6 In invoking the uniqueness of Dalhousie, the film-makers want us to care about their hometown. In doing so, however, they failed to link Dalhousie to the wider forestry crisis that has devastated towns and cities across Canada. Sadly, Dalhousie’s experience is far from unique. When listening to Dalhousie residents speak of their deep connection to the mill and the hurt that followed, I could hear the voices of my own interviewees from Sturgeon Falls, Ontario and from my own hometown. Dalhousie’s ordinariness does not diminish its importance. To the contrary, it amplifies it. Dalhousie’s story is our story. That provincial and federal politicians stood by and did nothing as one “Dalhousie” after another went down is a national disgrace. We can and must do better. When planning for the future, companies can be required to take responsibility for existing plants and workforces. Yes, some mills will continue to close, but workers and dependent communities should be treated as something more than disposable people.

7 The Last Shift should be read as a political act. It also represents a rare example of university-based researchers (Tony Tremblay is a Canada Research Chair in New Brunswick Studies at St. Thomas University and Ellen Rose is a member of the Faculty of Education at the University of New Brunswick) daring to make things personal. This is as it should be. History is intensely personal.
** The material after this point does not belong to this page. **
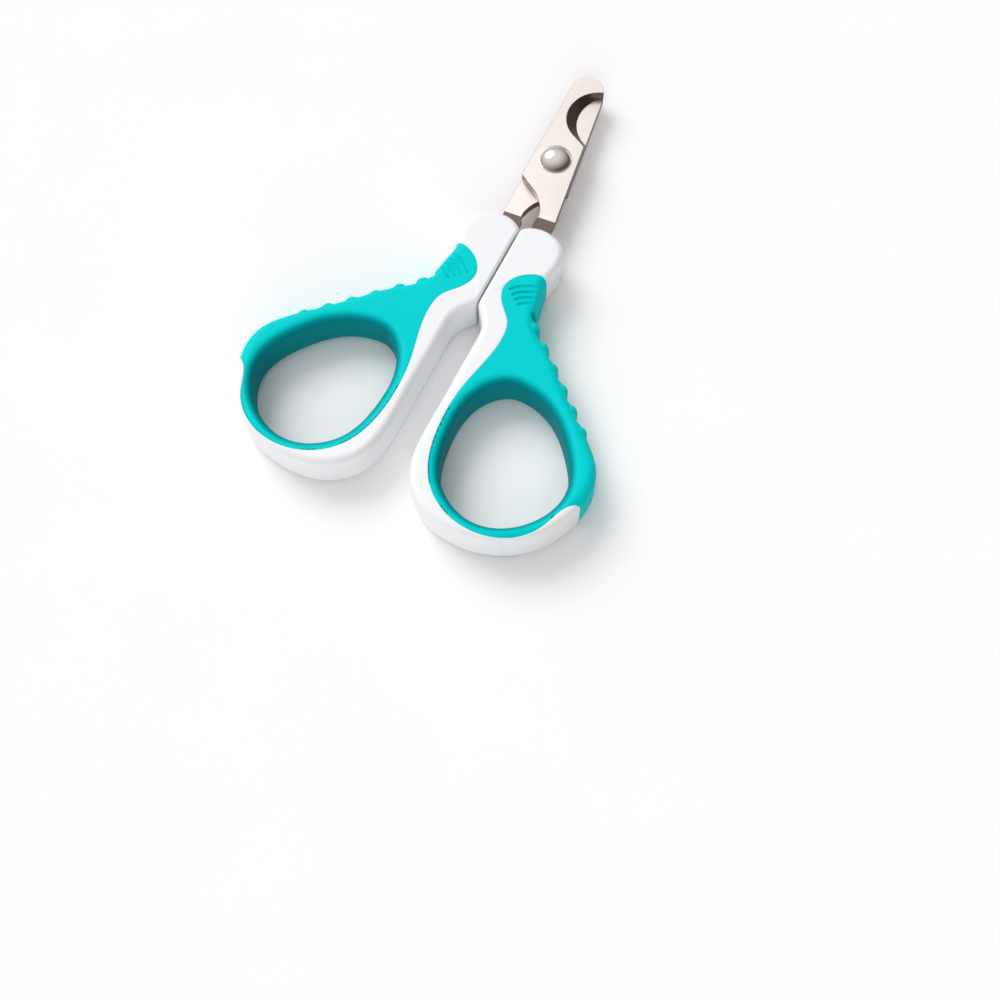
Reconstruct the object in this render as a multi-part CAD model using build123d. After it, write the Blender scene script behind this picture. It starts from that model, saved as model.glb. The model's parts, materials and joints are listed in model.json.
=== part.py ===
from build123d import *

# Scissor nail clipper for cats and small dogs.
#
# Two flat steel blades, each with a half-round nail notch, cross on one domed
# rivet. Each blade's tang is moulded into a hard plastic handle, and a soft
# grip is moulded over the handle's outer side and all round its finger hole.
#
# Drawing frame: X = 0 is the plane where the closed handles meet, Y = 0 is
# level with the rivet, the tips point to +Y, and the blades slide on each
# other at Z = 0. At the end every piece moves together, so that the origin is
# under the middle of the closed clipper.

import os
from math import cos, radians, sin, tan

# ---- blades, drawn with the rivet at X = 0 and the front blade's edge on +X ----
BLADE_THICKNESS = 1.5
FACE_GAP = 0.04  # running gap between the two blades
TIP_REACH = 20.0  # rivet to the tip
TIP_HALF_WIDTH = 3.1  # where the tip's round begins
TIP_ROUND_START = 17.0  # rivet to that place
RIVET_HALF_WIDTH = 4.15  # level with the rivet
HEEL_DROP = 5.4  # rivet down to the corner of the heel
CROTCH_DROP = 12.8  # rivet down to where the heel has narrowed to the shank
CROTCH_INSET = 1.65  # centre line to the inner side of the shank at that place
SHANK_INSET = 1.15  # the same at the shoulder
BLADE_LEAN = 4.1  # degrees that the closed blades lean to -X
RIVET_X = -1.35

# ---- nail notch ----
EDGE_RADIUS = 6.8  # of the cutting edge
EDGE_FLOOR = 0.2  # X of the cutting edge at its deepest
EDGE_HEIGHT = 12.0  # rivet up to that place
BEVEL_RADIUS = 6.2  # of the ground bevel where it meets the outer face
BEVEL_RUN = 2.0  # how far the bevel runs back across the blade
BEVEL_SHIFT = 0.5  # how much nearer the rivet the bevel's deepest place is
RUN_OUT_ANGLE = 32.0  # degrees that the notch's lower end slopes towards the rivet

# ---- tang ----
TANG_THICKNESS = 0.8
SHOULDER_DROP = 12.0  # rivet down to where the shank starts to thin
SHOULDER_RUN = 2.0
TANG_LENGTH = 14.0  # below the shoulder
TANG_TAPER = 0.9  # how much narrower each side is at the tang's end
TANG_HOLE_RADIUS = 0.55  # the handle's plastic flows through these
TANG_HOLES = 2
TANG_HOLE_PITCH = 5.0
FIRST_TANG_HOLE = 4.0  # below the shoulder

# ---- rivet ----
SHANK_RADIUS = 1.5
SHANK_CLEARANCE = 0.04
HEAD_RADIUS = 2.95
HEAD_HEIGHT = 1.7
HEAD_RIM = 0.25  # straight edge under the dome
TAIL_RADIUS = 2.3
TAIL_HEIGHT = 0.7
TAIL_FLAT = 1.7  # radius of the tail's flat end

# ---- handle ----
HANDLE_THICKNESS = 8.0
SEAM_GAP = 0.4  # between the closed handles
BOLSTER_DROP = 16.5  # rivet down to the handle's highest place
BOLSTER_WIDTH = 9.4  # seam to the outer side of the bolster
BOLSTER_BELLY = 5.9  # highest place down to where the bolster is widest
BOLSTER_FALL = 1.2  # the end face's fall at the seam
NECK_WIDTH = 8.9  # seam to the outer side where the grip begins
NECK_DROP = 25.7  # rivet down to that place
NECK_LENGTH = 4.0  # from there down to the lower end of the neck
NECK_FLARE = 0.6  # how much wider it is there
SEAM_DROP = 35.2  # rivet down to where the handles part
ARM_INSET = 2.9  # seam to the inner side of the handle below that
HOLE_WIDTH = 22.0
HOLE_HEIGHT = 25.7
HOLE_DROP = 59.05  # rivet down to the middle of the finger hole
SIDE_RIM = 3.8  # handle left beside the finger hole
END_RIM = 2.9  # handle left below the finger hole
RIB_LINE_WIDTH = 10.3  # seam to the upper end of the ribbed side
RIB_LINE_DROP = 33.7  # rivet down to that end
HARD_EDGE = 1.2  # round on the hard plastic's edges
SEAM_EDGE = 0.5  # smaller round beside the seam

# ---- soft grip ----
SOFT_EDGE = 1.8  # round on the grip's outer edges
HOLE_EDGE = 1.85  # round on the finger hole's edges
SKIN = 1.1  # depth of the soft layer over the handle's core
STRIP = 1.9  # width of the soft strip round the finger hole
PAD_INSET = 2.75  # seam to the nearest place of the thumb pad
PAD_DROP = 30.0
WAIST_INSET = 6.95  # seam to the grip where it is narrow
WAIST_DROP = 38.8
GRIP_END_DROP = 62.0  # rivet down to where the grip ends on the outer side
RIBS = 6
RIB_PITCH = 4.3
RIB_RADIUS = 1.5
RIB_PROUD = 0.55
RIB_LENGTH = 7.3
FIRST_RIB = 1.1  # along the rib line from its start
SCOOP_RADIUS = 0.85  # hollows just above the ribs
SCOOP_DEPTH = 0.75
SCOOP_LENGTH = 7.4
GROOVES = 4
GROOVE_PITCH = 1.15
GROOVE_RADIUS = 0.33
GROOVE_TURN = 50.0  # degrees of arc in each groove
LAST_GROOVE_BEND = 3.9  # bend radius of the groove nearest the ring
GROOVE_CENTRE_WIDTH = 9.5  # seam to the grooves' common centre
GROOVE_CENTRE_DROP = 35.1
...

The Last Shift joins a handful of other Canadian films like the National Film Board’s Temiscaming, Quebec - A Town That Wouldn’t Die (1975) and Shutdown (1980), as well as Working Days (1996), that bear witness to the enormous human cost of deindustrialization.

Steven High is a Canada Research Chair in Oral History at Concordia University and author of Industrial Sunset: The Making of North America's Rust Belt (2003) and Corporate Wasteland: The Landscape and Memory of Deindustrialization (2007).